2.1 Au soutien de sa demande en répartition des frais de procédure en sa faveur, l'intimée (titulaire du brevet) fait valoir que les circonstances de la cause démontrent de la part de la requérante (opposante) et de son mandataire d'une volonté de maintenir la procédure d'opposition pendante le plus longtemps possible pour retarder l'issue de procédure en contrefaçon engagée en son encontre devant le Tribunal Judiciaire de Paris, ce qui serait constitutif selon elle d'un abus de procédure. Ainsi, la requérante (opposante) et son mandataire auraient sciemment retardé la procédure d'opposition (1) en obligeant l'OEB à procéder par voie de signification publique de la décision du fait du renoncement du mandataire à son mandat et du non-retrait par la requérante (opposante) de la lettre de signification de la décision, (2) en déposant l'acte de recours au dernier moment, et (3) en déposant hors délai un mémoire de recours peu motivé. L'intimée (titulaire du brevet) ajoute qu'un nouveau délai pourrait survenir si le mandataire renonçait à nouveau à son mandat avant la signification de la décision de la Chambre.

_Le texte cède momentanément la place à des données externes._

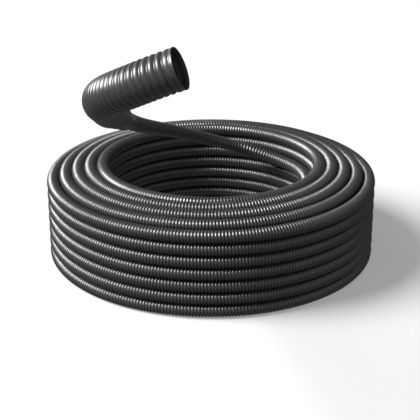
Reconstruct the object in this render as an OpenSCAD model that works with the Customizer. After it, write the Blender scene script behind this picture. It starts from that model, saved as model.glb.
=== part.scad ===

2.2 En application de l'article 104 (1) EPC, chaque partie à la procédure d'opposition doit, en principe, supporter les frais qu'elle a exposés. L'article 16 (1) RPCR 2020 prévoit que la Chambre de recours peut, dans certaines circonstances, ordonner à une partie de rembourser tout ou partie des frais exposés par une autre partie, notamment lorsque ces frais sont occasionnés par tout abus de procédure (Article 16 (1)e) RPCR 2020).
La Chambre considère que les éléments du dossier ne démontrent pas de la part de la requérante (opposante) une volonté délibérée de détourner la procédure de sa finalité à des fins tactiques. Les faits mis en avant par l'intimée (titulaire du brevet), s'ils démontrent une certaine légèreté de la part de la requérante (opposante) dans ses relations avec son mandataire et dans le suivi de la procédure d'opposition, ne sont pas suffisants en effet pour caractériser un abus de procédure.
En premier lieu, l'argument selon lequel le mandataire aurait sciemment renoncé à son mandat au cours de la procédure d'opposition afin de prolonger la procédure ne repose sur aucun élément du dossier. Au contraire, dans son courrier du 4 février 2020, le mandataire a clairement expliqué son retrait par la difficulté d'obtenir des instructions de la part de son client. De plus, une partie ayant son domicile dans un état contractant n'est nullement tenue de se faire représenter par un mandataire agréé dans les procédures devant l'OEB (Article 133 (1) CEB). Le fait que le même mandataire ait par la suite à nouveau été désigné peut s'expliquer par différents facteurs et ne peut à lui seul caractériser l'abus de procédure. Rien ne démontre non plus que la requérante (opposante) ait sciemment omis de retirer les lettres recommandées de signification de la décision pour contraindre l'OEB à procéder par voie de signification publique en application de la règle 129 CBE.
S'agissant de l'exercice du recours par la requérante (opposante), la Chambre rappelle qu'il s'agit d'un droit qui n'est pas susceptible per se de constituer un abus, même lorsque le recours est, comme dans la présente affaire, clairement irrecevable en raison du dépôt hors délai du mémoire de recours. La requérante est de plus parfaitement en droit de faire usage de l'intégralité du délai prévu à l'article 108 CBE.
En outre, une demande de répartition des frais ne peut prospérer que s'il est avéré un lien de cause à effet entre le comportement prétendument fautif et les frais litigieux. En l'espèce, l'intimée (titulaire du brevet) ne précise pas quels frais supplémentaires auraient été occasionnés par la prétendue prolongation tactique de la procédure d'opposition. La Chambre relève en particulier que la signification publique de la décision n'a pas contraint l'intimée à des démarches particulières ni occasionné de frais de sa part. Quant aux frais exposés pour faire valoir sa défense dans le cadre de la procédure de recours, ils sont inhérents à l'exercice par la requérante de son droit au recours et ne justifient donc pas qu'il soit dérogé au principe selon lequel chacune des parties conserve à sa charge les frais qu'elle a exposés.
Enfin, si l'absence d'une partie à la procédure orale sans avoir avisé la Chambre au préalable peut dans certains cas justifier une répartition des frais en faveur de l'autre partie pour des raisons d'équité, la Chambre considère qu'en l'espèce la procédure orale était également nécessaire pour entendre les parties sur la requête de l'intimée (titulaire du brevet) d'une répartition des frais en sa faveur, de sorte que l'absence de la requérante (opposante) ne l'a pas rendue superflue. Les frais exposés par l'intimée (titulaire du brevet) pour être représentée à cette procédure orale ont donc vocation là encore à rester à sa charge.
2.3 Les arguments liés à la nécessité éventuelle de procéder à nouveau par voie de signification publique de la présente décision sont purement hypothétiques et au demeurant sans lien avec d'éventuels frais supplémentaires à la charge de l'intimée (titulaire du brevet).
Pour ces raisons, la demande de l'intimée (titulaire du brevet) en répartition des frais en sa faveur est rejetée.
Par ces motifs, il est statué comme suit
Le recours est rejeté comme irrecevable.
La requête en répartition des frais est rejetée.